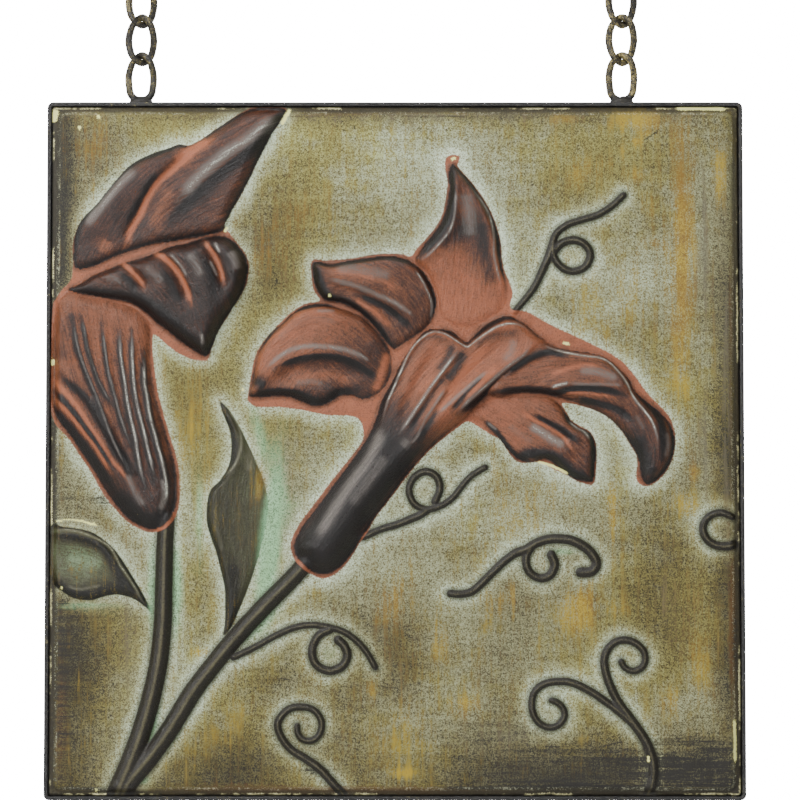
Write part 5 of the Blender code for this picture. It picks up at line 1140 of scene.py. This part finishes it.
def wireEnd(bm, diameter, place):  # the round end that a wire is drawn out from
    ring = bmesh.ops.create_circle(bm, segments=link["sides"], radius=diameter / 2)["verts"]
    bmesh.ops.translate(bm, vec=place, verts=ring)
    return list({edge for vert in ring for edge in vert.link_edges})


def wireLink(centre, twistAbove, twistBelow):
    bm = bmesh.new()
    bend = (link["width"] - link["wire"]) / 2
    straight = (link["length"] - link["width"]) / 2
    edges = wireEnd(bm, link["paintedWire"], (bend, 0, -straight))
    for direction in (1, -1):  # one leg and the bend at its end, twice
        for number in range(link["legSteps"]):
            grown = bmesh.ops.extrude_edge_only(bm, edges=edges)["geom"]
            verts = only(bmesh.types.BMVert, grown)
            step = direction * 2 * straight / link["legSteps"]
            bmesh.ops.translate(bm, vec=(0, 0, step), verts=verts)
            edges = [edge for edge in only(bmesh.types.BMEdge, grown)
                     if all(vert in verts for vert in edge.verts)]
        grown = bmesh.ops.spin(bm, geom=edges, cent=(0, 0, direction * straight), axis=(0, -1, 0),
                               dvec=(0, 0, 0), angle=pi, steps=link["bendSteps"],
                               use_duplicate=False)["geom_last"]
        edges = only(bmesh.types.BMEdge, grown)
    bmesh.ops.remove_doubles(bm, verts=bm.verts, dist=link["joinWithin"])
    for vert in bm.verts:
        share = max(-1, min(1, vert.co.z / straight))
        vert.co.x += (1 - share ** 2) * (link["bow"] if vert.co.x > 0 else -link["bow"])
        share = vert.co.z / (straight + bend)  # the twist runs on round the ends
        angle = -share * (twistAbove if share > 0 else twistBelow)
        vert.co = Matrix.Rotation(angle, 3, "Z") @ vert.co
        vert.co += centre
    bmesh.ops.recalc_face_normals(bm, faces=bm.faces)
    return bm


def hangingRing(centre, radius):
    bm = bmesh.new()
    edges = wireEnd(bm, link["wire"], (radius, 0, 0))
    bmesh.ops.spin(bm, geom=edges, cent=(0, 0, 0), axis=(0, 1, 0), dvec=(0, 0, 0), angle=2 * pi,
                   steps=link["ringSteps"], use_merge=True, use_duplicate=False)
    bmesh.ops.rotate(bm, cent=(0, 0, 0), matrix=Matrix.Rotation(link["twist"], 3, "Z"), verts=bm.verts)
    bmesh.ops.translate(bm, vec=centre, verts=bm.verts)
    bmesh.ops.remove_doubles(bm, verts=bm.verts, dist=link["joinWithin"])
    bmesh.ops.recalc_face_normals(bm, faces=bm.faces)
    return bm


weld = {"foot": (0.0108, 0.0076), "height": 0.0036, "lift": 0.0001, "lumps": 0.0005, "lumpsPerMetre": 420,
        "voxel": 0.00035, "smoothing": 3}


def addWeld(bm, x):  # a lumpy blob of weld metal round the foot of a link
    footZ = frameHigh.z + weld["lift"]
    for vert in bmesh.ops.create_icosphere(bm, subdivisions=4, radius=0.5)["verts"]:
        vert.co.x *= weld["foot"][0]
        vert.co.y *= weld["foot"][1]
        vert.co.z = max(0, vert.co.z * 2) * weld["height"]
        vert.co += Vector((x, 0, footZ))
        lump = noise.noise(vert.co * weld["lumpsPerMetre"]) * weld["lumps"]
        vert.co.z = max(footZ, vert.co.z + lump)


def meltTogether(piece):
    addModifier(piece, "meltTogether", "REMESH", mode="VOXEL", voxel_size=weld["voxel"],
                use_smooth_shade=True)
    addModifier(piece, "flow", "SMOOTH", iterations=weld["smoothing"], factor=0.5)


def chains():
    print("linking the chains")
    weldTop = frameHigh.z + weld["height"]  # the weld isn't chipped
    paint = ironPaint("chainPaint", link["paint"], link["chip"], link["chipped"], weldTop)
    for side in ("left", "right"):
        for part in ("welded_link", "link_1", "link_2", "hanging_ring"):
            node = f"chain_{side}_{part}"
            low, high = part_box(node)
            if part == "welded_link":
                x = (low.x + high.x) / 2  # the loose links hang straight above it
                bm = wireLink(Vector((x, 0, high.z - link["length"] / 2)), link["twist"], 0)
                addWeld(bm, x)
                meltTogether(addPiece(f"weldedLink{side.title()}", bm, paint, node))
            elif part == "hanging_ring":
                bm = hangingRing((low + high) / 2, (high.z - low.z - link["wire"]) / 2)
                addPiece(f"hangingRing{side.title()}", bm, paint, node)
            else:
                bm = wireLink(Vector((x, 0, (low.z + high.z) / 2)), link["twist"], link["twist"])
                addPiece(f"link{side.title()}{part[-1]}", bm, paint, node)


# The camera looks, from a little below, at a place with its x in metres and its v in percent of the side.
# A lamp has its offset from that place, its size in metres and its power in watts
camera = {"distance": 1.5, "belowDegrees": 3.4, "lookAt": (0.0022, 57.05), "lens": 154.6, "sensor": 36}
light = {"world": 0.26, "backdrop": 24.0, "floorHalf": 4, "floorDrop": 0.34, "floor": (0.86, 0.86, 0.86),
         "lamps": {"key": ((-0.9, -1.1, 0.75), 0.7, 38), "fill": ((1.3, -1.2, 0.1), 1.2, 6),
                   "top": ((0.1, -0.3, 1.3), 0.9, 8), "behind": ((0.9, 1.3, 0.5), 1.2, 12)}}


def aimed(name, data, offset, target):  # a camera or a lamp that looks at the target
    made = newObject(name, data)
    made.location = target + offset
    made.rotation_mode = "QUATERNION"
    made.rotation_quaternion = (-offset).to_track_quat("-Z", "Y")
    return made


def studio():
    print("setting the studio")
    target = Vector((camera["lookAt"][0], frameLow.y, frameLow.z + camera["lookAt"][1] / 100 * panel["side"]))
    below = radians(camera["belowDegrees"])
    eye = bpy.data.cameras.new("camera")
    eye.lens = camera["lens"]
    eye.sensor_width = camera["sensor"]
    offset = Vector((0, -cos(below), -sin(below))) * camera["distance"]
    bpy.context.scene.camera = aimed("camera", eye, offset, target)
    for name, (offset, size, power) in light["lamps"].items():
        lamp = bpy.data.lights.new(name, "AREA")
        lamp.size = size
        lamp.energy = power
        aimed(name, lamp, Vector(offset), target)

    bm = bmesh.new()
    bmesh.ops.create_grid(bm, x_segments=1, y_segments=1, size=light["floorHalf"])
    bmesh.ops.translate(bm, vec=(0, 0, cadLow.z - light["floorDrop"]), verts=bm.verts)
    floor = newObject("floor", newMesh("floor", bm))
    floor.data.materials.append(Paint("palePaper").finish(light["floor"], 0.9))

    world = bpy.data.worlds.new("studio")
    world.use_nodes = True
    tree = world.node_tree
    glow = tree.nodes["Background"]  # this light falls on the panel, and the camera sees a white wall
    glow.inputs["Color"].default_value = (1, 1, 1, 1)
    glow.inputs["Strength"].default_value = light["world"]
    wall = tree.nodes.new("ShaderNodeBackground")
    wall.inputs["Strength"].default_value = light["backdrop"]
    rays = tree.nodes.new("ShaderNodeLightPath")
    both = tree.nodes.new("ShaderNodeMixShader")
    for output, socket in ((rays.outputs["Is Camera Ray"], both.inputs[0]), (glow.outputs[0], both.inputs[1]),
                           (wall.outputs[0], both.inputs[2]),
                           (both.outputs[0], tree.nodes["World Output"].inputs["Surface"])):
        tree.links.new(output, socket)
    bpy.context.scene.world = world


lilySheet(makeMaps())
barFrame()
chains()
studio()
• • • • •
All of the lines above must be returned exactly.

WRITTEN REPLY:
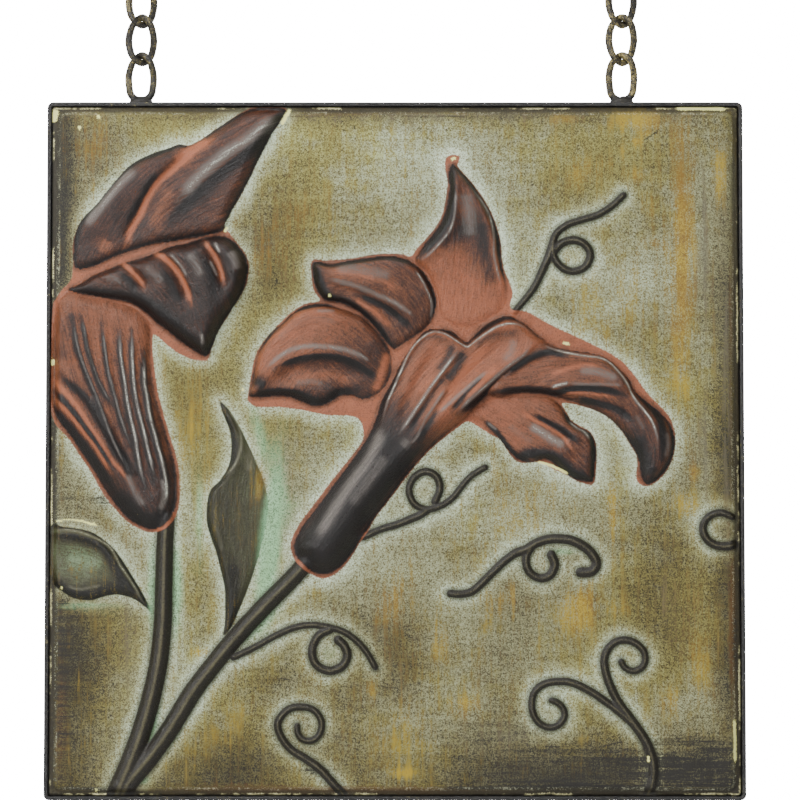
Write part 5 of the Blender code for this picture. It picks up at line 1140 of scene.py. This part finishes it.
def wireEnd(bm, diameter, place):  # the round end that a wire is drawn out from
    ring = bmesh.ops.create_circle(bm, segments=link["sides"], radius=diameter / 2)["verts"]
    bmesh.ops.translate(bm, vec=place, verts=ring)
    return list({edge for vert in ring for edge in vert.link_edges})


def wireLink(centre, twistAbove, twistBelow):
    bm = bmesh.new()
    bend = (link["width"] - link["wire"]) / 2
    straight = (link["length"] - link["width"]) / 2
    edges = wireEnd(bm, link["paintedWire"], (bend, 0, -straight))
    for direction in (1, -1):  # one leg and the bend at its end, twice
        for number in range(link["legSteps"]):
            grown = bmesh.ops.extrude_edge_only(bm, edges=edges)["geom"]
            verts = only(bmesh.types.BMVert, grown)
            step = direction * 2 * straight / link["legSteps"]
            bmesh.ops.translate(bm, vec=(0, 0, step), verts=verts)
            edges = [edge for edge in only(bmesh.types.BMEdge, grown)
                     if all(vert in verts for vert in edge.verts)]
        grown = bmesh.ops.spin(bm, geom=edges, cent=(0, 0, direction * straight), axis=(0, -1, 0),
                               dvec=(0, 0, 0), angle=pi, steps=link["bendSteps"],
                               use_duplicate=False)["geom_last"]
        edges = only(bmesh.types.BMEdge, grown)
    bmesh.ops.remove_doubles(bm, verts=bm.verts, dist=link["joinWithin"])
    for vert in bm.verts:
        share = max(-1, min(1, vert.co.z / straight))
        vert.co.x += (1 - share ** 2) * (link["bow"] if vert.co.x > 0 else -link["bow"])
        share = vert.co.z / (straight + bend)  # the twist runs on round the ends
        angle = -share * (twistAbove if share > 0 else twistBelow)
        vert.co = Matrix.Rotation(angle, 3, "Z") @ vert.co
        vert.co += centre
    bmesh.ops.recalc_face_normals(bm, faces=bm.faces)
    return bm


def hangingRing(centre, radius):
    bm = bmesh.new()
    edges = wireEnd(bm, link["wire"], (radius, 0, 0))
    bmesh.ops.spin(bm, geom=edges, cent=(0, 0, 0), axis=(0, 1, 0), dvec=(0, 0, 0), angle=2 * pi,
                   steps=link["ringSteps"], use_merge=True, use_duplicate=False)
    bmesh.ops.rotate(bm, cent=(0, 0, 0), matrix=Matrix.Rotation(link["twist"], 3, "Z"), verts=bm.verts)
    bmesh.ops.translate(bm, vec=centre, verts=bm.verts)
    bmesh.ops.remove_doubles(bm, verts=bm.verts, dist=link["joinWithin"])
    bmesh.ops.recalc_face_normals(bm, faces=bm.faces)
    return bm


weld = {"foot": (0.0108, 0.0076), "height": 0.0036, "lift": 0.0001, "lumps": 0.0005, "lumpsPerMetre": 420,
        "voxel": 0.00035, "smoothing": 3}


def addWeld(bm, x):  # a lumpy blob of weld metal round the foot of a link
    footZ = frameHigh.z + weld["lift"]
    for vert in bmesh.ops.create_icosphere(bm, subdivisions=4, radius=0.5)["verts"]:
        vert.co.x *= weld["foot"][0]
        vert.co.y *= weld["foot"][1]
        vert.co.z = max(0, vert.co.z * 2) * weld["height"]
        vert.co += Vector((x, 0, footZ))
        lump = noise.noise(vert.co * weld["lumpsPerMetre"]) * weld["lumps"]
        vert.co.z = max(footZ, vert.co.z + lump)


def meltTogether(piece):
    addModifier(piece, "meltTogether", "REMESH", mode="VOXEL", voxel_size=weld["voxel"],
                use_smooth_shade=True)
    addModifier(piece, "flow", "SMOOTH", iterations=weld["smoothing"], factor=0.5)


def chains():
    print("linking the chains")
    weldTop = frameHigh.z + weld["height"]  # the weld isn't chipped
    paint = ironPaint("chainPaint", link["paint"], link["chip"], link["chipped"], weldTop)
    for side in ("left", "right"):
        for part in ("welded_link", "link_1", "link_2", "hanging_ring"):
            node = f"chain_{side}_{part}"
            low, high = part_box(node)
            if part == "welded_link":
                x = (low.x + high.x) / 2  # the loose links hang straight above it
                bm = wireLink(Vector((x, 0, high.z - link["length"] / 2)), link["twist"], 0)
                addWeld(bm, x)
                meltTogether(addPiece(f"weldedLink{side.title()}", bm, paint, node))
            elif part == "hanging_ring":
                bm = hangingRing((low + high) / 2, (high.z - low.z - link["wire"]) / 2)
                addPiece(f"hangingRing{side.title()}", bm, paint, node)
            else:
                bm = wireLink(Vector((x, 0, (low.z + high.z) / 2)), link["twist"], link["twist"])
                addPiece(f"link{side.title()}{part[-1]}", bm, paint, node)


# The camera looks, from a little below, at a place with its x in metres and its v in percent of the side.
# A lamp has its offset from that place, its size in metres and its power in watts
camera = {"distance": 1.5, "belowDegrees": 3.4, "lookAt": (0.0022, 57.05), "lens": 154.6, "sensor": 36}
light = {"world": 0.26, "backdrop": 24.0, "floorHalf": 4, "floorDrop": 0.34, "floor": (0.86, 0.86, 0.86),
         "lamps": {"key": ((-0.9, -1.1, 0.75), 0.7, 38), "fill": ((1.3, -1.2, 0.1), 1.2, 6),
                   "top": ((0.1, -0.3, 1.3), 0.9, 8), "behind": ((0.9, 1.3, 0.5), 1.2, 12)}}


def aimed(name, data, offset, target):  # a camera or a lamp that looks at the target
    made = newObject(name, data)
    made.location = target + offset
    made.rotation_mode = "QUATERNION"
    made.rotation_quaternion = (-offset).to_track_quat("-Z", "Y")
    return made


def studio():
    print("setting the studio")
    target = Vector((camera["lookAt"][0], frameLow.y, frameLow.z + camera["lookAt"][1] / 100 * panel["side"]))
    below = radians(camera["belowDegrees"])
    eye = bpy.data.cameras.new("camera")
    eye.lens = camera["lens"]
    eye.sensor_width = camera["sensor"]
    offset = Vector((0, -cos(below), -sin(below))) * camera["distance"]
    bpy.context.scene.camera = aimed("camera", eye, offset, target)
    for name, (offset, size, power) in light["lamps"].items():
        lamp = bpy.data.lights.new(name, "AREA")
        lamp.size = size
        lamp.energy = power
        aimed(name, lamp, Vector(offset), target)

    bm = bmesh.new()
    bmesh.ops.create_grid(bm, x_segments=1, y_segments=1, size=light["floorHalf"])
    bmesh.ops.translate(bm, vec=(0, 0, cadLow.z - light["floorDrop"]), verts=bm.verts)
    floor = newObject("floor", newMesh("floor", bm))
    floor.data.materials.append(Paint("palePaper").finish(light["floor"], 0.9))

    world = bpy.data.worlds.new("studio")
    world.use_nodes = True
    tree = world.node_tree
    glow = tree.nodes["Background"]  # this light falls on the panel, and the camera sees a white wall
    glow.inputs["Color"].default_value = (1, 1, 1, 1)
    glow.inputs["Strength"].default_value = light["world"]
    wall = tree.nodes.new("ShaderNodeBackground")
    wall.inputs["Strength"].default_value = light["backdrop"]
    rays = tree.nodes.new("ShaderNodeLightPath")
    both = tree.nodes.new("ShaderNodeMixShader")
    for output, socket in ((rays.outputs["Is Camera Ray"], both.inputs[0]), (glow.outputs[0], both.inputs[1]),
                           (wall.outputs[0], both.inputs[2]),
                           (both.outputs[0], tree.nodes["World Output"].inputs["Surface"])):
        tree.links.new(output, socket)
    bpy.context.scene.world = world


lilySheet(makeMaps())
barFrame()
chains()
studio()